Вот уж воистину «открылась бездна» и по сей день «рыдает, исходя гармонией светил» (А. Блок).

Державин Гавриил Романович

(1743–1816)

В 1760 году директор казанской гимназии показал в Петербурге карту губернии, чрезвычайно искусно нарисованную Державиным. Карта произвела впечатление, сына бедной вдовы-дворянки зачислили в Инженерный корпус. Но позже выяснилось, что по забывчивости или нерадению родителей, Державин не был с малолетства зачислен в воинскую службу, как было принято в то время – помните Петрушу Гринева? – началась тяжелая десятилетняя солдатская служба Гаврилы Романовича.

Рядовой Преображенского полка Державин принимает участие в дворцовом перевороте 28 июля 1762 года и возведении на престол матушки Екатерины.

Оказавшись в эпицентре политической жизни, Державин, наблюдая рядом с собой фантастические карьерные взлеты и падения, все силы кладет на удовлетворение своего честолюбия. Но стремление к справедливости вкупе с природной вспыльчивостью и необузданностью нрава стало причиной многих неприятных поворотов в карьере Державина.

Державин поднимается на подавлении крестьянского восстания, но за превышение власти задвинут в отставку; он – губернатор олонецкий и тамбовский, он приносит в темное лесное и степное царство свет и дух просвещения и едва не попадает под суд за горячность, с которой он сеял разумное, доброе, вечное.

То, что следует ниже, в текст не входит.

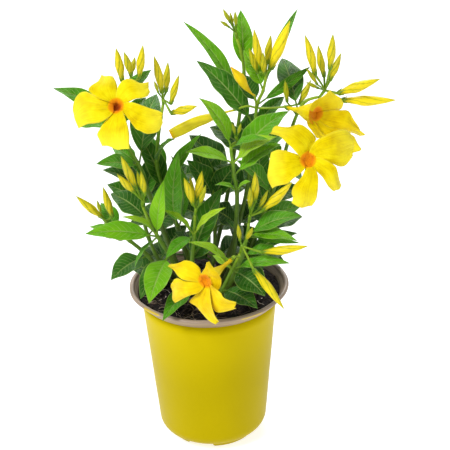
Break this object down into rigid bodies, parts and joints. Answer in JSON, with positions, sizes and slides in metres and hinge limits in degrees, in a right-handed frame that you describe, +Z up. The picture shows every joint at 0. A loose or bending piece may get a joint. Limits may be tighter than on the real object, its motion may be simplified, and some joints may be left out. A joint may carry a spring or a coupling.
{
  "type": "potted mandevilla plant",
  "caption": "Bushy climbing plant with open yellow pinwheel flowers and pointed buds, in a tapered round nursery pot with a rolled rim.",
  "frame": {"origin": "middle of the flat pad under the pot's floor, on the surface that the pot stands on", "axes": "+Z up along the pot's axis; -Y towards the front of the plant as it is shown; +X towards its right"},
  "size_m": [0.3285, 0.2037, 0.4484],
  "materials": {
    "pot_yellow": "satin",
    "liner_taupe": "satin",
    "soil_dark": "matte",
    "foliage": "satin",
    "petal_yellow": "satin",
    "bud_yellow": "satin"
  },
  "bodies": {
    "root": {"bloom_front": "petal_yellow", "bloom_half_open": "petal_yellow", "bloom_left": "petal_yellow", "bloom_right_high": "petal_yellow", "bloom_right_low": "petal_yellow", "bloom_rolled": "petal_yellow", "buds_centre": "bud_yellow", "buds_centre_right": "bud_yellow", "buds_front": "bud_yellow", "buds_left_fork": "bud_yellow", "buds_left_low": "bud_yellow", "buds_left_mid": "bud_yellow", "buds_left_top": "bud_yellow", "buds_right": "bud_yellow", "buds_right_low": "bud_yellow", "buds_right_pair": "bud_yellow", "buds_tall_back": "bud_yellow", "buds_tall_middle": "bud_yellow", "pot": "pot_yellow", "pot_liner": "liner_taupe", "shoot_back_left": "foliage", "shoot_back_right": "foliage", "shoot_centre": "foliage", "shoot_centre_right": "foliage", "shoot_front": "foliage", "shoot_inner": "foliage", "shoot_inner_left": "foliage", "shoot_inner_right": "foliage", "shoot_left_fork": "foliage", "shoot_left_low": "foliage", "shoot_left_mid": "foliage", "shoot_left_top": "foliage", "shoot_right": "foliage", "shoot_right_low": "foliage", "shoot_tall_back": "foliage", "shoot_tall_middle": "foliage", "soil": "soil_dark"}
  },
  "joints": []
}
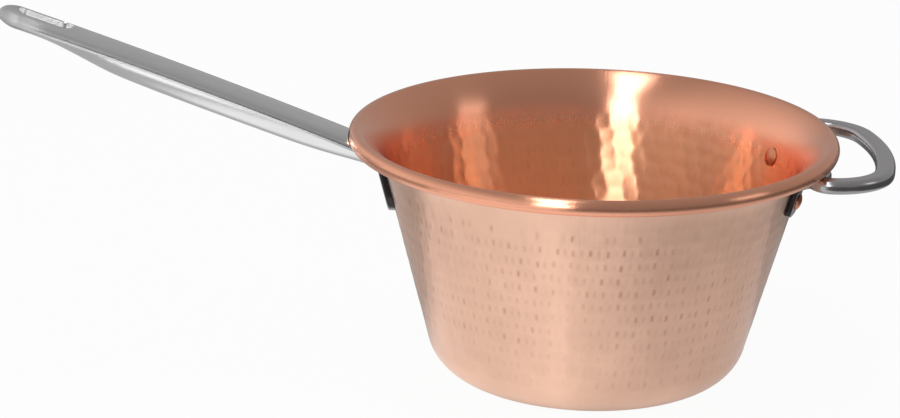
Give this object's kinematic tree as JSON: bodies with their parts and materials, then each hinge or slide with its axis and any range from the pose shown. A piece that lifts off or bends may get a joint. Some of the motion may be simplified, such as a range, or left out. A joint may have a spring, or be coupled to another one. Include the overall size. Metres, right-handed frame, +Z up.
{
  "type": "copper pan",
  "caption": "Hammered copper pan with a rolled rim, a long hollow steel handle with a hanging slot and a steel loop handle opposite it.",
  "frame": {"origin": "middle of the flat base, on the surface that the pan stands on", "axes": "+Z up, long handle towards -X, loop handle towards +X"},
  "size_m": [0.4883, 0.2684, 0.2026],
  "materials": {
    "copper": "satin",
    "steel": "satin"
  },
  "bodies": {
    "root": {"pan_body": "copper", "long_handle": "steel", "long_handle_flange": "steel", "long_handle_rivets": "copper", "loop_handle": "steel", "loop_handle_rivets": "copper"}
  },
  "joints": []
}
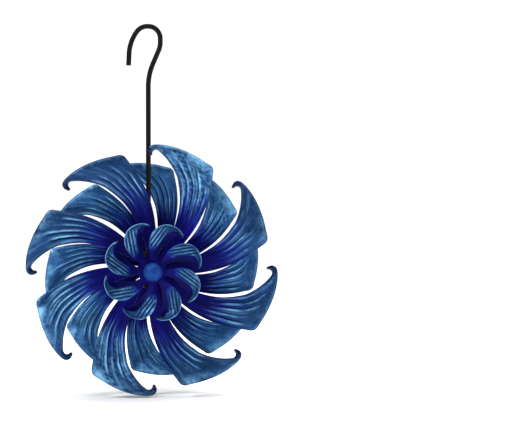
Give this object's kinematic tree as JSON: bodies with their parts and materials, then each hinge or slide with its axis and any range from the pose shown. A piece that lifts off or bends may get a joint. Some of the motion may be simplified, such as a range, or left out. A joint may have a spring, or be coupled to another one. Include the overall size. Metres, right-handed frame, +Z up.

Однако Пушкин в «Истории Пугачева» ссылается на слова Дмитриева, что «Державин повесил двух мужиков более из поэтического любопытства, нежели из настоящей необходимости».

Спасает Державина поэзия, вернее, ода «Фелице» – умная, тонкая лесть Екатерине II и злая сатира на придворных вельмож. Когда враги в очередной раз одолевали Гаврилу Романовича, он написал оду «Изображение Фелицы» и, о чудо, Державин – кабинет-секретарь императрицы, ее ближайший сотрудник.

И тут Муза, которую поэт использовал как золотую рыбку, разгневалась на Державина: Екатерина требует от него хвалебных од в духе Фелицы, а Державин, запираясь неделями, не может написать ни строки – вдохновение оставило его.

Перу Державина принадлежит «Водопад», поражавший своих современников своим великолепием, буйством красок; пленительная «Жизнь званская», «Снигирь», «На смерть Суворова» – произведения, которыми Державин торил, прокладывал, мостил путь Пушкину.

А чтобы можно было на зуб попробовать, извольте – державинская аллитерация:

Сильный где, храбрый, быстрый Суворов?
Северны громы во гробе лежат.

Вы, нынешние, – нут-ка!

А вот рык старого льва:

Река времен в своем стремленье
Уносит все дела людей
И топит в пропасти забвенья
Народы, царства и царей.
А если что и остается
Чрез звуки лиры и трубы,
То вечности жерлом пожрется
И общей не уйдет судьбы.

«Старик Державин нас заметил и, в гроб сходя, благословил…» Пушкин гордился тем, что именно Державин передал ему поэтическую лиру.